Soledad Morillo Belloso

La venezolanidad sentida en serio – Soledad Morillo Belloso

Por: Soledad Morillo Belloso

La venezolanidad no se aprende, no se hereda por apellido, no se compra en bodegones ni se vende en discursos. Se tiene o no se tiene. Y cuando se tiene, se lleva como quien lleva un tambor en el pecho: suena cuando algo pasa aquí, retumba cuando alguien sufre, celebra cuando alguien resiste.

Es ese temblor íntimo que ocurre cuando el país duele, cuando el himno se escucha lejos y se convierte en eco secreto, cuando alguien dice “chamo” en un video posteado en Berlín y se te aguan los ojos. Es mirar el cerro, el mar, el llano, la calle rota, el cafecito colado en manga, y saber —sin que nadie te lo diga— que eso te pertenece, no por propiedad, sino por afecto.

La venezolanidad es barro y tambor, es papelón y sarcasmo, es contradicción y ternura. Es el caos que baila. Es la rabia que canta. Es la esperanza que no se rinde, que se cae y se levanta.  Es el país que vive en la gente, incluso cuando la gente vive lejos del país.

Puedes tener otra nacionalidad, otro idioma en la garganta, otro pasaporte en la cartera. Puedes vivir en Tokio, en Toronto, en Tenerife. Pero si en tu alma hay venezolanidad, entonces cada milímetro de este país te importa porque es tu piel. Cada cerro, cada mango maduro en la acera, cada niño que corre con los zapatos rotos, cada señora que vende empanadas con voz de bolero… todo te toca. Todo te duele. Todo te llama.

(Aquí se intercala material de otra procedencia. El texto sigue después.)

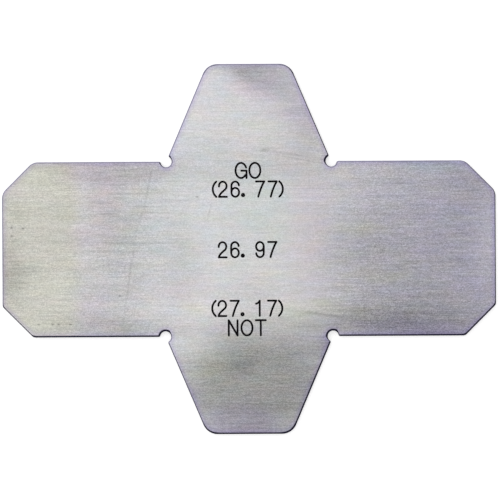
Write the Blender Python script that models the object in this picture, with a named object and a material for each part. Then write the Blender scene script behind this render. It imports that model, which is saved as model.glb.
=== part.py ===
"""Shim limit gauge: one flat, cross-shaped plate of brushed stainless sheet.

Two tapered tongues stand on a rectangular body, the GO tongue towards +Y and the NOT tongue
towards -Y. Where a tongue meets the body's shoulders it is exactly as wide as its limit, so the
shoulders come down on the checked work only when its mouth is wider than that limit. A round
relief clears each of the four inner corners, so that neither a burr nor a fillet there can hold
the gauge off the work.

The plate lies on its back face. The origin is under its middle, +X runs along its length and +Z
points up through the marked face. Lengths are in metres.
"""

import math
from collections import namedtuple

import bmesh
import bpy
from mathutils import Vector

# Body
PLATE_LENGTH = 0.0800  # from end face to end face, along X
BODY_WIDTH = 0.0284  # from the GO shoulders to the NOT shoulders, along Y
SHEET_THICKNESS = 0.0010
END_CHAMFER = 0.0050  # each leg of the 45 degree cut at the four end corners
GO_END_RADIUS = 0.0020  # rounds both corners of that cut on the GO side
NOT_END_RADIUS = 0.0008  # and on the NOT side

# Tongues
GO_WIDTH = 0.02677  # the lower limit, measured on the shoulder line
NOT_WIDTH = 0.02717  # the upper limit, measured on the shoulder line
TONGUE_DEPTH = 0.0158  # from the shoulder line to the tip, the same on both sides
FLANK_ANGLE_DEG = 23.0  # each flank against the tongue's centre line
TIP_RADIUS = 0.0025

# Relief notches and edges
RELIEF_RADIUS = 0.0009  # centred where flank and shoulder would meet
LIP_RADIUS = 0.00025  # where a relief runs out into its flank and its shoulder
EDGE_BREAK = 0.00015  # flat of the deburred edge round both faces

# Fineness of the round stretches, and the angle above which an edge is sharp
ARC_STEP = math.radians(9.0)
SHARP_ANGLE = math.radians(30.0)

# Brushed stainless steel
STEEL_COLOR = (0.479, 0.473, 0.491, 1.0)
STEEL_ROUGHNESS = 0.36

Corner = namedtuple("Corner", "point radius")


def empty_scene():
    """Remove every object that the file opened with."""
    for existing in list(bpy.data.objects):
        bpy.data.objects.remove(existing, do_unlink=True)


def arc(centre, first, last, turn):
    """Points on a circle from first to last, anticlockwise if turn is 1, clockwise if it is -1."""
    radius = (first - centre).length
    start = math.atan2(first.y - centre.y, first.x - centre.x)
    end = math.atan2(last.y - centre.y, last.x - centre.x)
    sweep = turn * ((turn * (end - start)) % math.tau)
    steps = math.ceil(abs(sweep) / ARC_STEP)
    angles = [start + sweep * step / steps for step in range(steps + 1)]
    return [centre + radius * Vector((math.cos(angle), math.sin(angle))) for angle in angles]


def rounded_corner(before, corner, after, radius):
    """An outward corner between two straight edges, rounded to the radius."""
    back = (before - corner).normalized()
    ahead = (after - corner).normalized()
    half_angle = back.angle(ahead) / 2
    reach = radius / math.tan(half_angle)
    centre = corner + (back + ahead).normalized() * radius / math.sin(half_angle)
    return arc(centre, corner + back * reach, corner + ahead * reach, 1)


def relieved_corner(before, corner, after):
    """An inward corner cleared by a round notch centred on it, with both of its lips rounded."""
    back = (before - corner).normalized()
    ahead = (after - corner).normalized()
    reach = math.sqrt(RELIEF_RADIUS**2 + 2 * RELIEF_RADIUS * LIP_RADIUS)
    lip_start = corner + back * reach
    lip_end = corner + ahead * reach
    first_lip = lip_start + Vector((back.y, -back.x)) * LIP_RADIUS
    second_lip = lip_end + Vector((-ahead.y, ahead.x)) * LIP_RADIUS
    notch_start = corner + (first_lip - corner).normalized() * RELIEF_RADIUS
    notch_end = corner + (second_lip - corner).normalized() * RELIEF_RADIUS
    into_notch = arc(first_lip, lip_start, notch_start, 1)
    round_notch = arc(corner, notch_start, notch_end, -1)
    out_of_notch = arc(second_lip, notch_end, lip_end, 1)
    return into_notch[:-1] + round_notch + out_of_notch[1:]


def right_half_corners():
    """Sharp corners of the right half, anticlockwise from the NOT tip to the GO tip.

    A corner with no radius is an inner corner, which gets a relief notch.
    """
    end = PLATE_LENGTH / 2
    shoulder = BODY_WIDTH / 2
    tip = shoulder + TONGUE_DEPTH
    taper = TONGUE_DEPTH * math.tan(math.radians(FLANK_ANGLE_DEG))
    return [
        Corner(Vector((NOT_WIDTH / 2 - taper, -tip)), TIP_RADIUS),
        Corner(Vector((NOT_WIDTH / 2, -shoulder)), None),
        Corner(Vector((end - END_CHAMFER, -shoulder)), NOT_END_RADIUS),
        Corner(Vector((end, END_CHAMFER - shoulder)), NOT_END_RADIUS),
        Corner(Vector((end, shoulder - END_CHAMFER)), GO_END_RADIUS),
        Corner(Vector((end - END_CHAMFER, shoulder)), GO_END_RADIUS),
        Corner(Vector((GO_WIDTH / 2, shoulder)), None),
        Corner(Vector((GO_WIDTH / 2 - taper, tip)), TIP_RADIUS),
    ]


def mirrored(point):
    """The same place on the left half."""
    return Vector((-point.x, point.y))


def plate_outline():
    """The whole outline, anticlockwise. The left half mirrors the right."""
    corners = right_half_corners()
    places = [corner.point for corner in corners]
    places = [mirrored(places[0])] + places + [mirrored(places[-1])]
    right_half = []
    for before, corner, after in zip(places, corners, places[2:]):
        if corner.radius is None:
            right_half += relieved_corner(before, corner.point, after)
        else:
            right_half += rounded_corner(before, corner.point, after, corner.radius)
    left_half = [mirrored(point) for point in reversed(right_half)]
    return right_half + left_half


def brushed_steel():
    """Stainless steel with a fine brushed face."""
    material = bpy.data.materials.new("brushed_steel")
    material.use_nodes = True
    shader = material.node_tree.nodes["Principled BSDF"]
    shader.inputs["Base Color"].default_value = STEEL_COLOR
    shader.inputs["Metallic"].default_value = 1.0
    shader.inputs["Roughness"].default_value = STEEL_ROUGHNESS
    return material


def cut_sheet(name, outline, thickness):
    """A flat piece of sheet cut to an outline, lying on Z = 0."""
    shape = bmesh.new()
    back_face = shape.faces.new([shape.verts.new((point.x, point.y, 0.0)) for point in outline])
    raised = bmesh.ops.extrude_face_region(shape, geom=[back_face])["geom"]
    front_corners = [item for item in raised if isinstance(item, bmesh.types.BMVert)]
    bmesh.ops.translate(shape, verts=front_corners, vec=(0.0, 0.0, thickness))
    bmesh.ops.recalc_face_normals(shape, faces=shape.faces)
    mesh = bpy.data.meshes.new(name)
    shape.to_mesh(mesh)
    shape.free()
    mesh.shade_smooth()
    mesh.set_sharp_from_angle(angle=SHARP_ANGLE)
    sheet = bpy.data.objects.new(name, mesh)
    bpy.context.scene.collection.objects.link(sheet)
    return sheet


def break_edges(piece, width):
    """Take the sharp edge off both faces, all the way round."""
    deburr = piece.modifiers.new("deburred edge", "BEVEL")
    deburr.width = width
    deburr.segments = 1
    deburr.limit_method = "ANGLE"
    deburr.angle_limit = 2 * SHARP_ANGLE


def make_gauge_plate():
    """The whole gauge, from one piece of sheet."""
    plate = cut_sheet("gauge_plate", plate_outline(), SHEET_THICKNESS)
    break_edges(plate, EDGE_BREAK)
    plate.data.materials.append(brushed_steel())
    return plate


empty_scene()
make_gauge_plate()
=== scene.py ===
# %% [markdown]
# # A shim limit gauge, dressed for the camera
#
# The real gauge is one flat sheet of brushed stainless steel. It was cut along one outline by a
# thin beam, its edges were broken by hand, and its limits were engraved with a small round-nosed
# cutter and filled with black paint. This file follows the same order: load the measured solid,
# cut the sheet, break its edge, engrave and fill the marks, then give the steel its finish and
# light it on a white table.
#
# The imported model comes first. It is a fixed frame, and everything below is placed on it.

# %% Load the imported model
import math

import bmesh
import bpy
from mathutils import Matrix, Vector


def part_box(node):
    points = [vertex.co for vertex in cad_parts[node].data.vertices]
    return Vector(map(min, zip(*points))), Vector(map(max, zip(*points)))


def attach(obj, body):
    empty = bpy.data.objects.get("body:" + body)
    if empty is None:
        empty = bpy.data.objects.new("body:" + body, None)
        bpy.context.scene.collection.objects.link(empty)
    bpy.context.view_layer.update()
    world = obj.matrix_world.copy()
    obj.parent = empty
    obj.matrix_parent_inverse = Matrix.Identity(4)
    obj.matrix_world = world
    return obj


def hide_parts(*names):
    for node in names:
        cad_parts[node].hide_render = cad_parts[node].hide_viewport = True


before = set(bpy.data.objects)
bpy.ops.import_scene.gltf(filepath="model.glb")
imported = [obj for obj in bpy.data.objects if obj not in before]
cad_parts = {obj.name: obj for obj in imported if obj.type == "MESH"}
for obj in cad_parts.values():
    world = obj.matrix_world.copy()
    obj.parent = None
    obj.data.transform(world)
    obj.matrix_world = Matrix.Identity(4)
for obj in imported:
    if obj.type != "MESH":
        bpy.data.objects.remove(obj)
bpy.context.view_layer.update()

# %% [markdown]
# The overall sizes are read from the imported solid, so the dressed plate can't drift away from it.
# The frame is in metres. The plate is modelled in millimetres and made 1000 times smaller at the
# end, because Blender's Booleans lose their way among details of a few hundredths of a
# thousandth of a unit, which is what the engraved strokes would be in metres.

MM = 0.001  # a millimetre, in metres
low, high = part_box("gauge_plate")
PLATE_LENGTH, TIP_TO_TIP, THICKNESS = [round(size, 4) for size in (high - low) / MM]
print("plate, in mm:", PLATE_LENGTH, "by", TIP_TO_TIP, "by", THICKNESS)

# %% [markdown]
# ## The outline
#
# A beam cutter runs along straight lines and round arcs, and Blender's edit mode can do the same:
# `extrude` drags a point along a straight line, and `spin` swings it round a centre. The other
# ways would be to cut a plane with Boolean cylinders, or to bevel its corners. Drawing the line
# keeps every arc truly round and puts its centre where the drawing has it.
#
# The spin operator turns clockwise about +Z for a positive angle, so the helper below points the
# axis down for an anticlockwise arc.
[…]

Porque la venezolanidad no se borra con distancia ni se enfría con tiempo. Es pertenencia sin condiciones. Es duelo sin frontera. Es alegría sin vergüenza. Es saber que este país es tuyo no por geografía, sino por memoria, por ritual, por dolor compartido.

Es el impulso de ayudar a un venezolano en cualquier parte del mundo como si fuera familia. Es llorar por lo que pasa aunque estés lejos, aunque estés bien, aunque estés rodeado de otra cultura, otro clima, otro ritmo. Es cocinar una hallaca en julio porque el alma lo pide. Es escuchar una tambora y sentir que los ancestros están bailando contigo.

La venezolanidad es ritual que no se aprende en libros: se hereda en cuentos, en refranes, en recetas, en silencios. Es la abuela que dice “Dios te bendiga” como quien lanza un conjuro protector. Es el tío que exagera las historias hasta convertirlas en epopeyas. Es el vecino que convierte la escasez en creatividad, la tristeza en chiste, el domingo en misa de sancocho.

Es también una herida abierta, sí. Pero una herida que se cura con memoria, con música, con humor, con amor. Porque aquí, hasta el dolor se cuenta con gracia. Hasta el duelo se acompaña con comida. Hasta la despedida se convierte en fiesta.

Sentir la venezolanidad en serio es entender que este país no es perfecto, pero es nuestro. No por bandera ni por frontera, sino por afecto. Es saber que, aunque todo cambie, hay cosas que no se negocian: el modo de saludar, el modo de compartir, el modo de resistir con alegría.

A la venezolanidad hay que  llevarla  como quien lleva un altar portátil. Como quien sabe que contarla es también cuidarla. Que nombrarla es invocarla. Que celebrarla es resistir. Porque la venezolanidad no se define: se vive. Se canta. Se cocina. Se escribe. Se siente. Es amor del bueno. Es levantarse todos los días, incluidos los domingos y fiestas de guardar y preguntarse qué voy a hacer hoy por Venezuela, no qué va a hacer ella por mí.